Although Nicolas Sarkozy proclaimed the birth of two Europes after the December 2011 European Council, the reality is far more complex. Member states that find themselves opposed on some issues collaborate closely on others. The nuclear industries of France and Britain for example, are closely integrated and dynamic, while Germany decided after Japan’s Fukushima disaster to phase out nuclear power by 2022. Britain, Italy and 10 other member states want to stimulate growth and jobs by opening up the EU’s market for services and digital goods, while more protectionist member states are dragging their heels. Defence co-operation between Britain and France has never been closer, but Germany hesitates to use force even for humanitarian purposes.

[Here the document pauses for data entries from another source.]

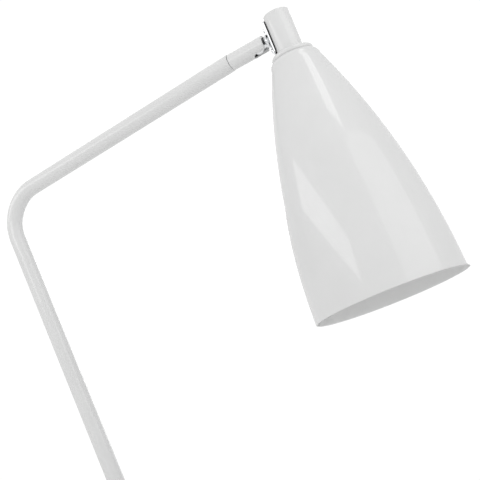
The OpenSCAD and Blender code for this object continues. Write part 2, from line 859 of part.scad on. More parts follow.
// Points along the shade's wall, from the shoulder to the rim, set in by an inset
function wall_points(inset, steps = 24) =
    let (lean = atan2(shade_rim_r - shade_top_r, rim_s - shade_top - shoulder_drop),
         half = asin(shade_chord / 2 / shade_arc_r),
         mid_r = (shade_top_r + shade_rim_r) / 2,
         mid_s = (shade_top + shoulder_drop + rim_s) / 2,
         back = shade_arc_r - shade_bulge,
         centre = [mid_r - back * cos(lean), mid_s + back * sin(lean)])
    [for (i = [0 : steps]) let (a = -lean - half + 2 * half * i / steps)
        centre + (shade_arc_r - inset) * [cos(a), sin(a)]];

// Points round the shade's shoulder, from its flat top to the start of the wall
function shoulder_points(inset, steps = 8) =
    let (start = wall_points(inset)[0], flat_r = start[0] - shoulder_edge + inset / 2,
        top = shade_top + inset)
    [for (i = [0 : steps]) let (t = i / steps, corner_pt = [start[0] - 1.1, top])
        (1 - t) * (1 - t) * [flat_r, top] + 2 * t * (1 - t) * corner_pt + t * t * start];

module shade() {
    outside = concat(shoulder_points(0), wall_points(0));
    inside = concat(shoulder_points(shade_wall), wall_points(shade_wall));
    color(white) at_neck() rotate_extrude() polygon(concat(
        [[nipple_d / 2 + seat_gap, shade_top]], outside,
        [for (i = [len(inside) - 1 : -1 : 0]) [inside[i][0], min(inside[i][1], rim_s)]],
        [[nipple_d / 2 + seat_gap, shade_top + shade_wall]]));
}

module nipple() {
    color(brass) at_neck() ring(nipple_d / 2, nipple_bore / 2, nipple_top, nipple_end - nipple_top);
}

module nipple_nut() {
    color(brass) at_neck()
        nut(nipple_nut_af, nipple_d + 2 * seat_gap, -cap_floor_t - nipple_nut_t, nipple_nut_t);
}

module holder_cap() {
    color(white) at_neck() difference() {
        union() {
            translate([0, 0, holder_top])
                cylinder(r1 = holder_d / 2 - holder_cone_h, r2 = holder_d / 2, h = holder_cone_h);
            translate([0, 0, holder_top + holder_cone_h])
                cylinder(r = holder_d / 2, h = holder_cap_h - holder_cone_h);
        }
        translate([0, 0, holder_top - overcut]) cylinder(d = nipple_d + 2 * seat_gap, h = holder_len);
        translate([0, 0, holder_top + holder_floor_t])
            cylinder(r = holder_d / 2 - holder_wall, h = holder_len);
    }
}

module holder_core() {
    color([0.95, 0.95, 0.92]) at_neck() difference() {
        ring(holder_d / 2 - holder_wall - seat_gap, core_bore_r, core_s, core_t);
        for (side = [-1, 1]) translate([core_pin_x * side, 0, core_s - overcut])
            cylinder(d = core_pin_d, h = core_t + 2 * overcut);
    }
}

module holder_contacts() {
    color(brass) at_neck() {
        translate([-contact_w / 2, -contact_w / 2, contact_s]) cube([contact_w, contact_w, contact_h]);
        for (side = [-1, 1]) translate([core_pin_x * side - blade_t / 2, -blade_w / 2, contact_s])
            cube([blade_t, blade_w, contact_h]);
    }
}

module holder_sleeve() {
    color(white) at_neck() ring(holder_d / 2, holder_d / 2 - holder_wall, core_s, holder_end - core_s);
}

module head_lead() {
    color(lead_colour) at_neck() translate([0, 0, stud_s + head_lead_back])
        cylinder(d = lead_d, h = core_s - stud_s - head_lead_back - lead_break);
}

module bulb_base() {
    color(chrome) at_neck() {
        ring(bulb_cap_r, bulb_cap_r - bulb_wall, bulb_s + bulb_tip_h + bulb_cone_h,
            bulb_cap_len - bulb_tip_h - bulb_cone_h);
        translate([0, 0, bulb_s + bulb_tip_h]) cylinder(r1 = bulb_cone_r, r2 = bulb_cap_r, h = bulb_cone_h);
        translate([0, 0, bulb_s]) cylinder(r = bulb_tip_r, h = bulb_tip_h + thread_gap);
    }
}

// The bulb's outline as a solid, set in by an inset
module bulb_shape(inset) {
    globe_s = bulb_tip_s - bulb_d / 2;
    globe_r = bulb_d / 2 - inset;
    translate([0, 0, globe_s]) sphere(r = globe_r);
    translate([0, 0, bulb_neck_s + inset])
        cylinder(r1 = bulb_neck_r - inset, r2 = globe_r * cos(bulb_neck_angle),
            h = globe_s - bulb_neck_s - globe_r * sin(bulb_neck_angle) - inset);
}

module bulb_glass() {
    color([1, 1, 0.96]) at_neck() difference() {
        bulb_shape(glass_gap);
        bulb_shape(bulb_wall);
    }
}

foot_pad();
bottom_plate();
base_weight();
base_cover();
plate_screws();
pivot_bush();
swing_stop();
cord_gland();
gland_nut();
terminal_block();
terminal_barrels();
terminal_screws();
switch_body();
switch_bezel();
base_lead();
switch_button();
hub();
friction_washer();
spindle();
spring_washer();
spindle_nut();
set_screw();
arm_tube();
tip_insert();
arm_lead();
swivel_collar();
collar_screw();
ball_seat();
disc_springs();
seat_nut();
collar_lead();
swivel_ball();
stud_washer();
stud_nut();
stud_lead();
saddle_plate();
saddle_gasket();
saddle_screws();
saddle_washer();
head_cap();
cap_lid();
neck_ring();
shade();
nipple();
nipple_nut();
holder_cap();
holder_core();
holder_contacts();
holder_sleeve();
head_lead();
bulb_base();
bulb_glass();
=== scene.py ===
"""Looks of a swing arm desk lamp: finishes, smooth casings, small hardware, stage and camera.

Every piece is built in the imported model's own frame, in metres, and rides on one of its bodies.
"""

from __future__ import annotations

import json
import logging
import math
from dataclasses import dataclass
from enum import Enum
from typing import Iterable, Sequence

import bmesh
import bpy
from mathutils import Matrix, Vector

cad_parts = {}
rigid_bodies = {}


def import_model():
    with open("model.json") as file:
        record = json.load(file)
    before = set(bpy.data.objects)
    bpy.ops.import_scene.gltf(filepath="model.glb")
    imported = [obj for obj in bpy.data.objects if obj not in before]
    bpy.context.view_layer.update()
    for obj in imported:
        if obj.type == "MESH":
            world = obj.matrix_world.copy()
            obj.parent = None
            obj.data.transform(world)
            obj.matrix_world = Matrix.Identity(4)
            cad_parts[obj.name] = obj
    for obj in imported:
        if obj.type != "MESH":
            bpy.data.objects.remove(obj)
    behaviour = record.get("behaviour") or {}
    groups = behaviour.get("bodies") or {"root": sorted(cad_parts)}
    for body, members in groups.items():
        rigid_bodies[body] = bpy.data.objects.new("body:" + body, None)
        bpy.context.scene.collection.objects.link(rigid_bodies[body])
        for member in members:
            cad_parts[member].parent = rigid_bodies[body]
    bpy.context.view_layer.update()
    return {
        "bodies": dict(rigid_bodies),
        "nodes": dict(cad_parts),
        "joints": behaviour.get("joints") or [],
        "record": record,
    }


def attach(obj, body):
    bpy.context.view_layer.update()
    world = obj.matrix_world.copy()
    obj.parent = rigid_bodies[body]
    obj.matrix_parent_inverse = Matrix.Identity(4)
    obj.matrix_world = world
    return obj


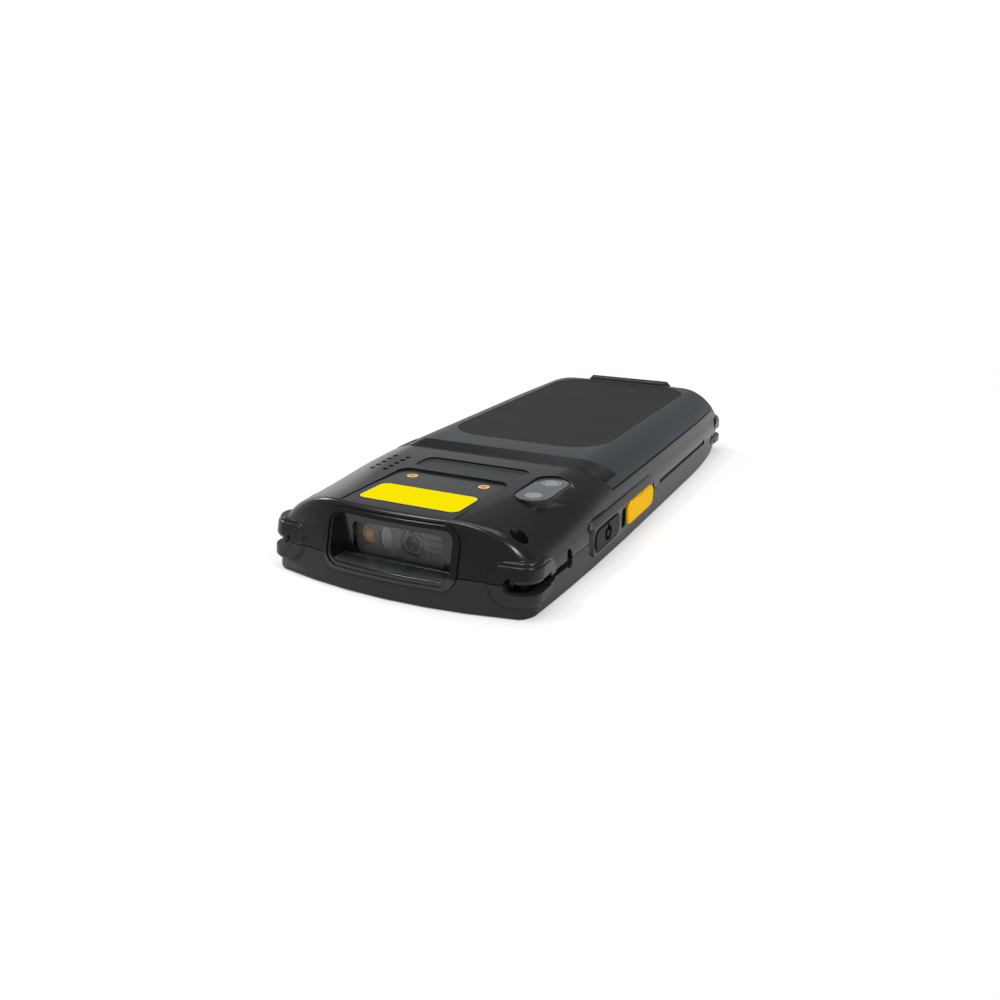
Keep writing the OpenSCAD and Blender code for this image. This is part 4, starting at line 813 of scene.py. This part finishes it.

Despite the possible evolution of the eurozone towards a fiscal union, the EU of 27 remains the decisive setting for most EU activities. The smaller member states attach great importance to this and to Britain’s role in the EU. France and Germany continue to look to Britain for co-operation on key European projects and Poland’s influence is growing in a number of fields. The vision of a “two speed Europe” is unable therefore, to capture the EU’s complex pattern of cross-cutting cleavages on different issues.
European integration is becoming increasingly differentiated, with “coalitions of the willing” forming in different policy areas. These coalitions should remain open to participation by all. A multi-track EU will be better placed to receive new members once they have met the conditions, than an EU based on the fiction that one size fits all. During the decade before a new wave of countries is ready to join the EU, greater efforts must be made to stimulate an informed public debate in the EU about enlargement and to make the prospect of EU membership more credible and tangible in aspirant countries. This will demand strong leadership and ingenuity from those involved in piloting this historic process.